For a little bit of backstory – along with partner Marc Andreessen, Horowitz founded a cloud computing startup called Loudcloud in 1999, which evolved into Opsware, an enterprise software company. Opsware was then sold to Hewlett Packard in 2007, for $1.6 billion in cash, which supplied the funds to establish Andreessen Horowitz in Menlo Park, CA, in 2009. This lead to an investment of $250,000 in Instagram two years ago, which will soon be worth $78 million with the Facebook acquisition – though some have been wondering why Andreessen Horowitz didn’t make even more than 312 times their investment.

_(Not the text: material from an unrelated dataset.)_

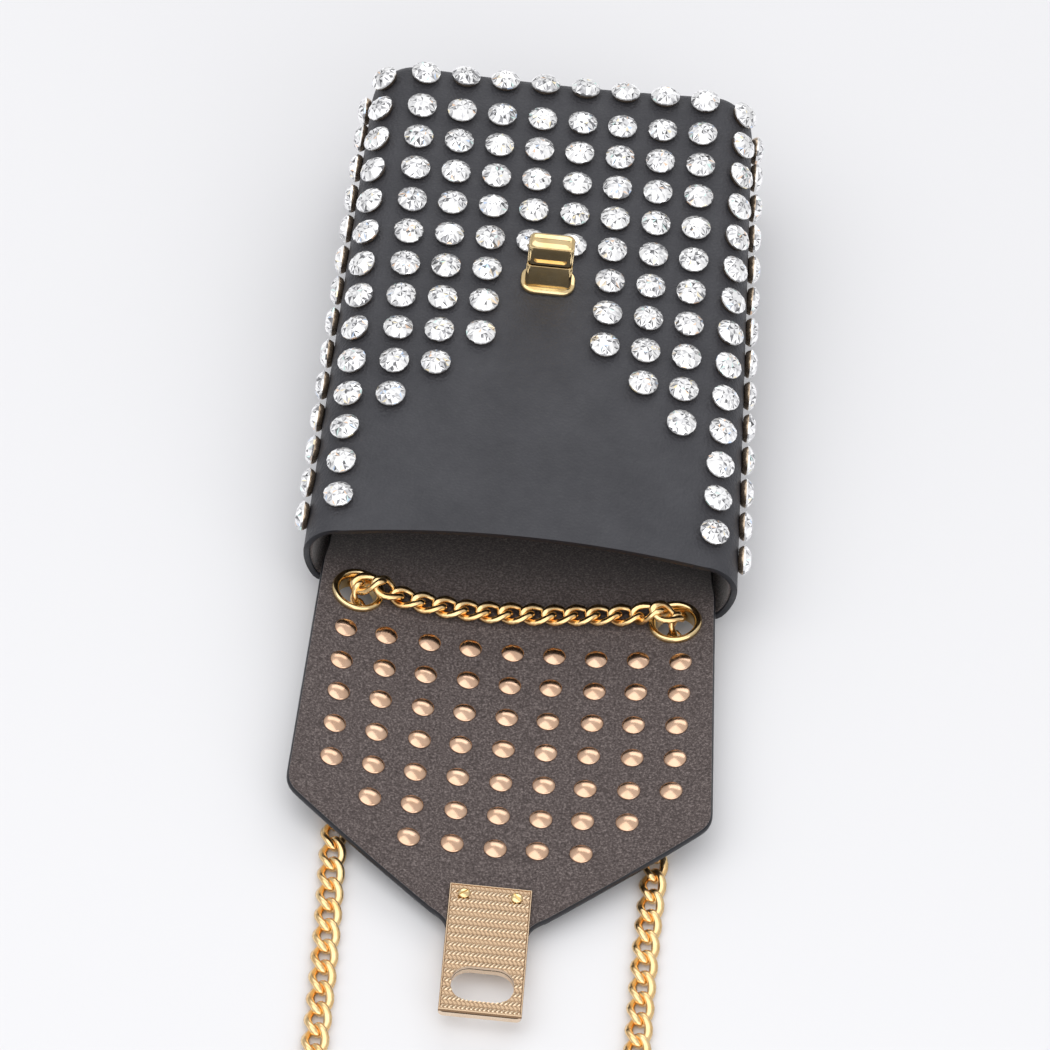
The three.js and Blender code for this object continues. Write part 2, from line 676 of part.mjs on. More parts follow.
function chainRun(points, steps) {
  const extrudePath = new THREE.CatmullRomCurve3(points.map((p) => new THREE.Vector3(...p)));
  return new THREE.ExtrudeGeometry(chainSection, { steps, extrudePath });
}

// The strand's middle height where it lies on the table.
const LIE_Z = CHAIN_THICK / 2 + 0.2;

const crossRoute = [
  [-43.8, -88, 6.2], [-43.8, -88, 9.5], [-43.1, -88, 12.6], [-40.2, -88, 14.4],
  [-36.5, -88.2, 13.3], [-32.5, -88.8, 11.2], [-27, -89.6, 10.6], [-18, -90.1, 9.8],
  [-9, -90, 9.4], [0, -89.4, 9.3], [9, -88.8, 9.4], [18, -88, 9.8], [27, -87.4, 10.6],
  [32.5, -87.2, 11.2], [36.5, -87.5, 13.3], [40.2, -88, 14.4], [43.1, -88, 12.6],
  [43.8, -88, 9.5], [43.8, -88, 6.2],
];

const strandRoute = [
  [43.8, -88, 4.4], [43.8, -88.5, 3.2], [43.8, -90.5, LIE_Z + 0.3], [43.7, -95, LIE_Z],
  [43.6, -103, LIE_Z], [43.5, -117, LIE_Z], [43.4, -135, LIE_Z], [43.2, -155, LIE_Z],
  [42.9, -175, LIE_Z], [42.3, -195, LIE_Z], [42, -218, LIE_Z], [42.2, -240, LIE_Z],
  [44.3, -260, LIE_Z], [47.5, -277, LIE_Z],
];

function buildChain() {
  place('chain_cross', chainRun(crossRoute, 28), brass);
  const mirrored = strandRoute.map(([x, y, z]) => [-x, y, z]);
  place('chain_left', chainRun(mirrored, 24), brass);
  place('chain_right', chainRun(strandRoute, 24), brass);
  const ring = [
    [COIL_INNER_R, 0.05], [COIL_OUTER_R, 0.05],
    [COIL_OUTER_R, COIL_HEIGHT], [COIL_INNER_R, COIL_HEIGHT],
  ];
  const coil = place('chain_coil', turned(ring, 32), brass);
  coil.position.set(0, COIL_CENTRE_Y, 0);
}

buildBody();
buildTurnLock();
buildFoldPanel();
buildFlap();
buildLockPlates();
buildChain();

export default wallet;
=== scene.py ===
import json
import math
import random

import bmesh
import bpy
import numpy as np
from mathutils import Matrix, Vector


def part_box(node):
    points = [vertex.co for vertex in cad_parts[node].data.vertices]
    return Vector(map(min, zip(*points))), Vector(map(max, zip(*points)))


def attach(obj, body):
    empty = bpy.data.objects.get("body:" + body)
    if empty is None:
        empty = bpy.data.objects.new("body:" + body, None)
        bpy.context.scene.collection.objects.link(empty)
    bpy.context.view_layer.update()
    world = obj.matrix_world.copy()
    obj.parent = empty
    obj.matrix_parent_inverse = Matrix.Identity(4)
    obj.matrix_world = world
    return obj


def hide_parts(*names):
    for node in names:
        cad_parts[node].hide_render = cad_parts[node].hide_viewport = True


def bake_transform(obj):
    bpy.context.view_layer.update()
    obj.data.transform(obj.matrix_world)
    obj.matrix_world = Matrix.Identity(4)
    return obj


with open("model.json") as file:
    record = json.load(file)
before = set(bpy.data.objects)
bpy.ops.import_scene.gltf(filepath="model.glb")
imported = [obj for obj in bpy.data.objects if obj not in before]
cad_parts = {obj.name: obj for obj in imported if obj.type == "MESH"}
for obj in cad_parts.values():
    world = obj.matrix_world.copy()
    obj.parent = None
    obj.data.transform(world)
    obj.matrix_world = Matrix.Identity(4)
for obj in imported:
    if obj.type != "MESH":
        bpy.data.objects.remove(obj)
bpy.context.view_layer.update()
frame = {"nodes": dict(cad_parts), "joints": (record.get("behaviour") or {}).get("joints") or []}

# A studded fold-over phone wallet, open and lying on its back, with a curb chain strap.
# Lengths in this script are millimetres in the part's own frame. MM turns them into metres.

MM = 0.001
scene = bpy.context.scene
rng = random.Random(11)


# ---- sizes from the frame ----

def low(node):
    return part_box(node)[0] / MM


def high(node):
    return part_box(node)[1] / MM


LIP_Y = low("front_shell").y
BASE_Y = high("front_shell").y
HALF_WIDTH_LIP = high("front_shell").x
LINING_Z = 7.0
SHEET = 3.0
LIFT = LINING_Z - SHEET
PLATE_TOP_Y = high("lock_plate").y
PLATE_END_Y = low("lock_plate").y
PLATE_LOW_Z = low("lock_plate").z
PLATE_HIGH_Z = high("lock_plate").z
PLATE_WIDTH = 2 * high("lock_plate").x
EMBOSS_SINK = 0.2  # the embossed field lies this far below the plate's rim
EMBOSS_Z = PLATE_HIGH_Z - EMBOSS_SINK
BODY_LENGTH = BASE_Y - LIP_Y
JOINTS = {j["name"]: j for j in frame["joints"]}
BACK_FOLD_Y = JOINTS["fold_back"]["pos_m"][1] / MM
FLAP_FOLD_Y = JOINTS["fold_front"]["pos_m"][1] / MM
LOCK_Y = JOINTS["knob_turn"]["pos_m"][1] / MM

# shape of the body, as in the CAD model
HALF_WIDTH_BASE = 54.6
HEIGHT_LIP = 34.0
SLOPE_LIP = 0.095
SLOPE_BASE = 0.06
CROWN = (5.0, -1.5)
TOP_CORNER = (10.0, 12.0)
FOOT = 5.5
FOOT_HEIGHT = 14.0
BASE_ROLL = 9.0
SHELL_LEATHER = 1.6
LIFT_START_Y = -48.0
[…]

Horowitz explains that Kevin Systrom’s Instagram was initially known as a Burbn, a micro blogging app built in HTML 5. At around the same time, Andreessen Horowitz also invested in a mobile photo sharing service called PicPlz, developed by entrepeneur Dalton Caldwell – which was built on its own social graph. PicPlz was successful, though Burbn wasn’t really taking off – but its photo segment was doing alright, which evolved into Instagram. At this point, Andreessen Horowitz had to decide whether to fund the venture round of PicPlz, Instagram, both or neither.

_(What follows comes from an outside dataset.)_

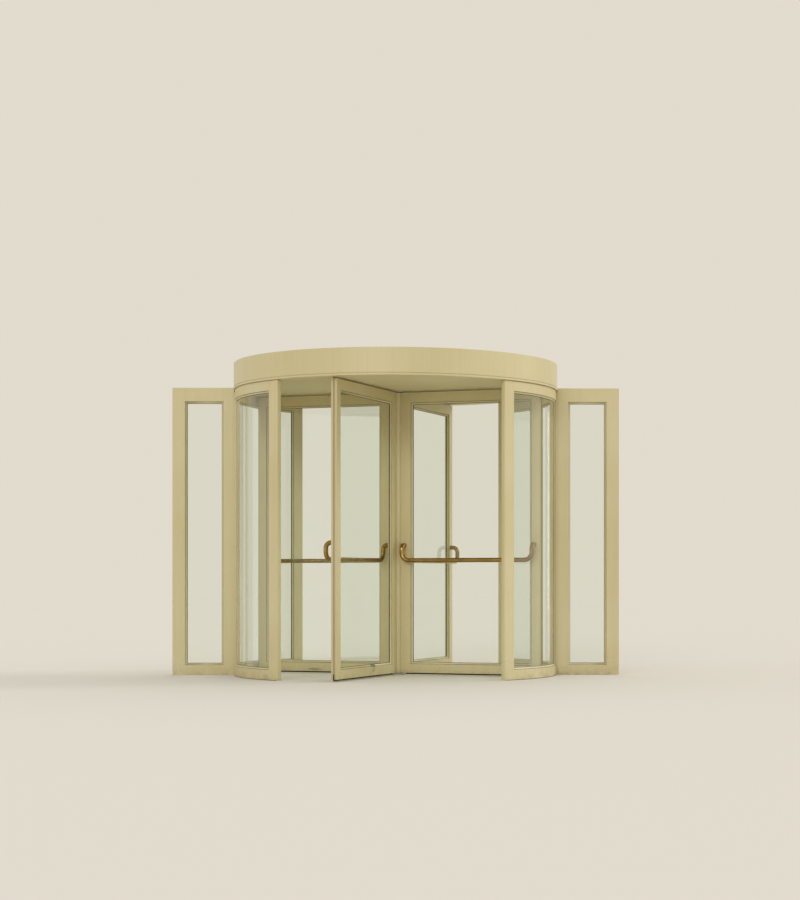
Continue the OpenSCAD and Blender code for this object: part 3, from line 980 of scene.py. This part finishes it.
seal = {
    "floorGap": 0.005,    # from the lower tips to the floor
    "ceilingGap": 0.005,
    "outer": 1.194,
    "footHigh": 0.055,    # the outer strip is black up to here and pale above
    "lowerStart": 0.080,
    "upperStart": 0.100,
    "thick": 0.006,
    "edge": 0.0003,       # small radius on the strips
    "hair": 0.00005,      # between a carrier strip and the wing's edge
    "under": 0.0004,      # between the outer carrier and its groove's floor
    "inset": 0.001,       # how far cores start later, and the outer tufts stop short
    "core": 0.0034,       # thickness of the woven backing inside the pile
    "coreShort": 0.0016,  # how far the backing ends before the tips
    "coreShortAbove": 0.0012,
    "carrier": 0.0012,    # how far the carrier strip shows past the wing's edge
    "pitch": 0.0030,
    "tuft": 0.00085,      # radius at a tuft's root
    "tip": 0.45,          # share of that radius at its tip
    "shortest": 0.90,     # share of the full length
    "uneven": 0.0007,     # how far roots stray along the row
    "lean": 0.0012,       # how far tips lean along the row, and across it
    "leanAcross": 0.0004,
    "rows": (-0.0021, 0.0, 0.0021),
}


def tuftRow(start, end, height, out, along):
    # tapered three-sided tufts between two points: a tip is its root plus the way out times a
    # seeded random length, plus a small lean
    count = int(np.linalg.norm(end - start) / seal["pitch"])
    share = (np.arange(count) + 0.5) / count
    foot = start + (end - start) * share[:, None]
    stray = lambda most: rng.uniform(-most, most, (count, 1))
    foot = foot + stray(seal["uneven"]) * along
    reach = height * rng.uniform(seal["shortest"], 1.0, (count, 1))
    lean = stray(seal["lean"]) * along
    across = np.cross(out, along)
    tip = foot + out * reach + lean
    tip = tip + across * stray(seal["leanAcross"])
    angle = np.arange(3) * 2 * pi / 3
    ring = (np.cos(angle)[:, None] * along + np.sin(angle)[:, None] * across) * seal["tuft"]
    return np.stack([foot[:, None] + ring, tip[:, None] + ring * seal["tip"]], axis=1)


def shellsOfTufts(rows):
    # three-sided prisms, with their root and tip faces as caps
    rings = np.concatenate(rows)
    return repeated(shellOf(rings[0]), rings.reshape(len(rings), -1, 3))


def sealShells():
    # strips of one wing in its own x and z: black below, above and at the outer foot, else pale
    # every strip is a carrier, a woven core and rows of tufts
    shows, out = seal["carrier"], wing["outer"]
    low, high, far = wing["low"] - shows, wing["high"] + shows, out + shows
    bottom, top, end = seal["floorGap"], door["ceiling"] - seal["ceilingGap"], seal["outer"]
    half, core, foot = seal["thick"] / 2, seal["core"] / 2, seal["footHigh"]
    lowerStart, upperStart, short = seal["lowerStart"], seal["upperStart"], seal["coreShort"]
    coreTop, root = top - seal["coreShortAbove"], out - wing["grooveDeep"] + seal["under"]
    hair, inset = seal["hair"], seal["inset"]
    x, z = np.array([1.0, 0, 0]), np.array([0, 0, 1.0])
    strip = lambda first, last, wide: rectangle(first, last, -wide, wide, seal["edge"], 2)
    black = [
        level(strip(low, wing["low"] - hair, half), lowerStart, out),
        level(strip(wing["high"] + hair, high, half), upperStart, out),
        level(strip(bottom + short, low, core), lowerStart + inset, out),
        level(strip(high, coreTop, core), upperStart + inset, out),
        upright(strip(root, far, half), low, foot),
        upright(strip(far, end - short, core), bottom + short, foot),
    ]
    pale = [
        upright(strip(root, far, half), foot + door["joint"], high),
        upright(strip(far, end - short, core), foot + door["joint"], coreTop),
    ]
    blackTufts, paleTufts = [], []
    for row in seal["rows"]:
        at = lambda along, height: x * along + z * height + np.array([0, row, 0])
        blackTufts.append(tuftRow(at(lowerStart, low), at(out, low), low - bottom, -z, x))
        blackTufts.append(tuftRow(at(upperStart, high), at(out, high), top - high, z, x))
        blackTufts.append(tuftRow(at(far, bottom + inset), at(far, foot), end - far, x, z))
        paleTufts.append(tuftRow(at(far, foot), at(far, top - inset), end - far, x, z))
    return {"Seals": black + [shellsOfTufts(blackTufts)], "EdgeSeal": pale + [shellsOfTufts(paleTufts)]}


bar = {
    "radius": 0.017,
    "height": 0.888,  # centre line of the straight run
    "off": 0.062,     # from the wing's face to the centre line
    "inner": 0.080,
    "outer": 1.134,
    "rise": 0.118,
    "bendUp": 0.058,
    "bendBack": 0.040,
    "bendPoints": 13,
    "around": 28,
}


def barShell():
    # tube along a line on the wing: out from its face, down a bend, along, and back by mirror
    # the first stretch lies in the y-z plane and keeps x as its side; the next lies in x-z and keeps y
    # a ring's points are the line's plus the radius times cosine and sine on its two sides
    face, middle = -wing["thick"] / 2 - door["touch"], -wing["thick"] / 2 - bar["off"]
    count, inner, high, run = bar["bendPoints"], bar["inner"], bar["height"] + bar["rise"], bar["height"]
    back, up, quarter = bar["bendBack"], bar["bendUp"], np.linspace(0, pi / 2, bar["bendPoints"])
    first = np.concatenate([
        [(inner, face, high)],
        np.stack([np.full(count, inner), middle + back - back * np.sin(quarter),
                  high - back + back * np.cos(quarter)], axis=1),
    ])
    second = np.stack([inner + up - up * np.cos(quarter), np.full(count, middle),
                       run + up - up * np.sin(quarter)], axis=1)
    half = np.concatenate([first, second])
    line = np.concatenate([half, half[::-1] * (-1, 1, 1) + (inner + bar["outer"], 0, 0)])
    heading = unit(np.gradient(line, axis=0))
    heading[0], heading[-1] = (0, -1, 0), (0, 1, 0)
    inFirst = np.arange(len(line)) < len(first)
    sideway = np.where(inFirst[::-1, None], (-1.0, 0, 0), np.cross((0, -1.0, 0), heading))
    sideway = unit(np.where(inFirst[:, None], (1.0, 0, 0), sideway))
    other = np.cross(heading, sideway)
    angle = np.linspace(0, 2 * pi, bar["around"], endpoint=False)[None, :, None]
    ring = np.cos(angle) * sideway[:, None] + np.sin(angle) * other[:, None]
    along = np.concatenate([[0], np.cumsum(np.linalg.norm(np.diff(line, axis=0), axis=1))])
    return {**shellOf(line[:, None] + ring * bar["radius"]), "stripes": tubeStripes(along)}


def tubeStripes(along):
    # texture place of each corner of the tube's faces: metres along it and round it
    i, j = np.meshgrid(np.arange(len(along) - 1), np.arange(bar["around"]), indexing="ij")
    girth = 2 * pi * bar["radius"] / bar["around"]
    corners = [np.stack([along[i + ahead], (j + aside) * girth], -1)
               for ahead, aside in ((0, 0), (0, 1), (1, 1), (1, 0))]
    return np.stack(corners, axis=2).reshape(-1, 4, 2)


def buildRotor():
    panel = framedPanel(wing["inner"], wing["outer"], wing["low"], wing["high"], wing, groovedStile)
    parts, tube = {**panel, **sealShells()}, barShell()
    for number in wings:
        angle = wingAngle(number)
        finishes = {"Frame": wingPaint[number], "Gaskets": rubber, "Seals": blackPile, "EdgeSeal": palePile}
        nodes = {"Frame": [f"wing_{number}_frame"], "Seals": [f"wing_{number}_seals"]}
        makeParts(f"wing{number}", parts, lambda shells: turned(shells, angle), finishes, nodes, "rotor")
        makePiece(f"pushBar{number}", turned([tube], angle), bronze, [f"push_bar_{number}"], "rotor")


buildRotor()
print("rotor built")


# finishes of the pieces that stay as they are in the frame

keptNodes = {
    "centre_post": wingPaint[2],
    "floor_bearing": steel,
    "ceiling_bearing": steel,
    **{f"wing_{number}_glass": flatGlass for number in wings},
    "left_sidelight_glass": flatGlass,
    "right_sidelight_glass": flatGlass,
}
for node, (_, material) in keptNodes.items():
    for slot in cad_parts[node].material_slots:
        slot.material = material
print("kept nodes finished")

Horowitz had this to say regarding the decision:

– We liked both entrepreneurs very much, so there was no issue there—we would gladly back either.
– Instagram’s numbers were much better at the time as it had already begun its rocket run.
– From the perspective of the entrepreneurs, we’d invested in Dalton when he planned to build a photo sharing service, but we’d invested in a different initial product from Kevin.

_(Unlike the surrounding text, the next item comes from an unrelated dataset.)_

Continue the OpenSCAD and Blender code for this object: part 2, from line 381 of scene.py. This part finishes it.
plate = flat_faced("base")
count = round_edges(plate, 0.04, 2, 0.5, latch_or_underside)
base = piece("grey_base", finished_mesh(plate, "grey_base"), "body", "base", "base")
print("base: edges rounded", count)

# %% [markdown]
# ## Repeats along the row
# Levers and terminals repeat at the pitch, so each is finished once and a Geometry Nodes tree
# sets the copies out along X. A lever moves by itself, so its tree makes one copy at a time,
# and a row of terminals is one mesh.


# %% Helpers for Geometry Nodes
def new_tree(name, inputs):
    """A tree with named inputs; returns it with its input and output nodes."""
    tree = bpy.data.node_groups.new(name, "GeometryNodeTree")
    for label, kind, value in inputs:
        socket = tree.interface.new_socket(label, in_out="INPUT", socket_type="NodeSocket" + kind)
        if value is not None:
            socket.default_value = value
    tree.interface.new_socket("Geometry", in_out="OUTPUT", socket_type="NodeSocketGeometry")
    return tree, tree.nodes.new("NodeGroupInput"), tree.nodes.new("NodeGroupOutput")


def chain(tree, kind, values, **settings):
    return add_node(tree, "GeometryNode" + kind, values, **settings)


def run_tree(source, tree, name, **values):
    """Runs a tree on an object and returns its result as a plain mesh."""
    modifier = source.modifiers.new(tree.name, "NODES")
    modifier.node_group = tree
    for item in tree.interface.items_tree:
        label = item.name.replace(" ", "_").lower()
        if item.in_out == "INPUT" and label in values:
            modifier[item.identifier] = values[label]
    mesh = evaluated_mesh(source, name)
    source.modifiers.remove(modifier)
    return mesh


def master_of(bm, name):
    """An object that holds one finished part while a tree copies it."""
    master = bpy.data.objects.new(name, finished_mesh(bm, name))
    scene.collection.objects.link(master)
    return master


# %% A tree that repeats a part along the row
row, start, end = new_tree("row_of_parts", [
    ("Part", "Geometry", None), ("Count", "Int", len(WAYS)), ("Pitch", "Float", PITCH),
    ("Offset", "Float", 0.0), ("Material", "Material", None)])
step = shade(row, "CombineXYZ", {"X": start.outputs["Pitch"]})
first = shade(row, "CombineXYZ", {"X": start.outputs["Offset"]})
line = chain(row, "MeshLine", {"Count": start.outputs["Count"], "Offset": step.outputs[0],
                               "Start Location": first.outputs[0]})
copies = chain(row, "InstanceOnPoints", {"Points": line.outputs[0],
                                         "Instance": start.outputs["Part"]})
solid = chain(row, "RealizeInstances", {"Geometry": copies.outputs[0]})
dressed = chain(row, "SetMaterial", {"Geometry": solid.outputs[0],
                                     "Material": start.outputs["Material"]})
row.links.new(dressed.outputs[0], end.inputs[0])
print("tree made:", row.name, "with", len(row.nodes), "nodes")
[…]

After speaking with both entrepreneurs and much internal discussion, we concluded that funding Kevin to compete with Dalton would be a violation of the original implicit commitment we made to Dalton—to not fund competitors to PicPlz. On the other hand, funding Dalton did not violate our implicit agreement with Kevin because he changed his business—we’d funded Burbn not Instagram.

So our choices were: a) invest in Dalton b) invest in neither or c) invest in Kevin and violate our commitment to Dalton. As soon as we fully recognized those were the choices, we ruled out option c and elected option a.

However, we still had a problem: because we had invested in Kevin’s seed round, we had both information rights and pro rata rights to the series B. These are important and valuable rights, but it seemed completely unethical to us to exercise them since we funded a competitor. As a result, we unilaterally and without compensation or consideration gave Kevin back those rights and did not invest further in Instagram.

And that’s the thing that we did that many writers think was really stupid. Despite that, if we had to do it again, we would.

As an epilogue, Dalton later pivoted out of PicPlz and is now building an exciting new service called App.Net.

I’d like to make two things absolutely clear that some writers, in their zeal to find something wrong with our investment, have gotten completely wrong:

Kevin absolutely did not steal Dalton’s idea. He pivoted to Instagram because that’s where his users were—period, end of story.
We are excited and enthusiastic investors in Dalton’s company. Several reporters implied that we regret funding Dalton, because he did not sell his company to Facebook for $1 billion after two years. News to world: it generally takes longer than two years to create a billion dollars in value. What Kevin and team did was special and unique. We expect great things from Dalton and look forward to another massive return from his new idea.

So, this is why Horowitz only made $78,000,000.